Comme à son habitude, le Polynésien Oscar Temaru s’est lui aussi empressé de soutenir ses homologues indépendantistes. Vendredi 17 mai, le président du Tavini a exprimé son « soutien au peuple kanak dans l’épreuve qu’il subit actuellement du fait des manœuvres de l’État français ». Oscar Temaru désigne Emmanuel Macron comme « le premier des responsables des morts en Nouvelle-Calédonie et des dégâts matériels », et réclame qu’une mission des Nations unies soit dépêchée « en Nouvelle-Calédonie Kanaky » pour arbitrer des négociations sur « un calendrier d’accession automatique à l’indépendance dans un avenir n’excédant pas cinq années ».

AUSTRALIE ET NOUVELLE-ZÉLANDE, SANS GRAND COMMENTAIRE

Mercredi 22 mai, l’Australie et la Nouvelle-Zélande n’avaient réagi aux émeutes que par des annonces visant à rassurer leurs ressortissants bloqués en Nouvelle-Calédonie, dont le rapatriement s’organise progressivement. Les deux grands voisins se sont abstenus d’apporter le moindre commentaire sur les violences, les morts, et a fortiori sur la question des responsabilités. « Les autorités françaises nous fournissent des points réguliers. La situation est vraiment préoccupante », a simplement déclaré le Premier ministre australien Anthony Albanese, dont l’arrivée au pouvoir en 2022 avait amorcé un réchauffement des relations entre Canberra et Paris, passablement refroidies sous Scott Morrison par l’annulation de l’achat des sous-marins français, un contrat de plus de 50 milliards d’euros (6 000 milliards de francs).

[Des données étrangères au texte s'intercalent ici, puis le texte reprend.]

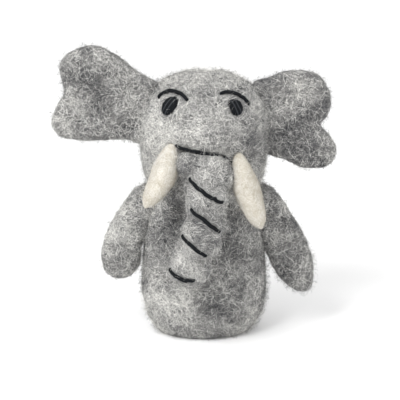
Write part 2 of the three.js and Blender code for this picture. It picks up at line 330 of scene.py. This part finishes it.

« Il est temps pour l’Australie de se préoccuper de l’injustice de cette situation à nos portes en s’inspirant des positions qui ont été les siennes au milieu des années 1980 », a plaidé lundi 20 mai la chercheuse en sciences politiques Nicole George, alors bloquée à Nouméa, dans une tribune publiée sur le site web de The Conversation.

La professeure à l’Université du Queensland, spécialiste des études de conflits, rappelle que son pays avait pris position en faveur de l’inscription de la Nouvelle-Calédonie sur la liste des territoires à décoloniser de l’ONU, dans la lignée du soutien apporté au Fer de lance.

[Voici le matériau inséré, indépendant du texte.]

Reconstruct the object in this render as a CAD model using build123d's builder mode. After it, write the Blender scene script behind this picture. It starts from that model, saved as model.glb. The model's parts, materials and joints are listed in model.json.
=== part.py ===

En réaction, Paris avait expulsé de Nouvelle-Calédonie le consul général d’Australie, John Dauth, en janvier 1987. Depuis les accords de Matignon et le lancement du processus de décolonisation, Canberra s’est durablement montrée « plus conciliante » vis-à-vis de Paris.

« UN PROBLÈME DE SÉCURITÉ DANS LA RÉGION »

« Ces derniers jours, le problème de cette position [diplomatique] est apparu au grand jour », estime Nicole George, qui pointe « l’incapacité de la France à prendre compte le mécontentement au sein de la population kanak et les profondes inégalités qui existent en Nouvelle-Calédonie ».

Autre question, celle de la géopolitique. Longtemps vue « comme une puissance démocratique stable, face à la Chine », la France est-elle en train de générer de l’instabilité ? « Les [dirigeants] du Pacifique perçoivent l’embrasement de la Nouvelle-Calédonie comme un problème de sécurité dans la région, et pas seulement une crise domestique entre Nouméa et Paris », assure le journaliste australien Nic Maclellan, dans un article paru dans les Échos, le 17 mai.

 

AMNESTY INTERNATIONAL S’INQUIÈTE

« Les autorités françaises doivent préserver les droits du peuple kanak », a déclaré, vendredi 17 mai, l’organisation de défense des droits de l’homme. La violence « profondément inquiétante » et la réponse des autorités françaises « doivent être analysées à la lumière d’un processus de décolonisation au point mort, des inégalités entre ethnies et des aspirations à l’autodétermination exprimées pacifiquement et de longue date par le peuple autochtone ».

Amnesty International ne voit pas non plus d’un bon œil l’interdiction de TikTok, qui pourrait devenir « un dangereux précédent pour justifier, en France ou ailleurs, le blocage des réseaux sociaux en réaction aux mouvements de contestation ». Cette interdiction, inédite dans un pays européen, est devant le Conseil d’État après une action de la Ligue des droits de l’Homme.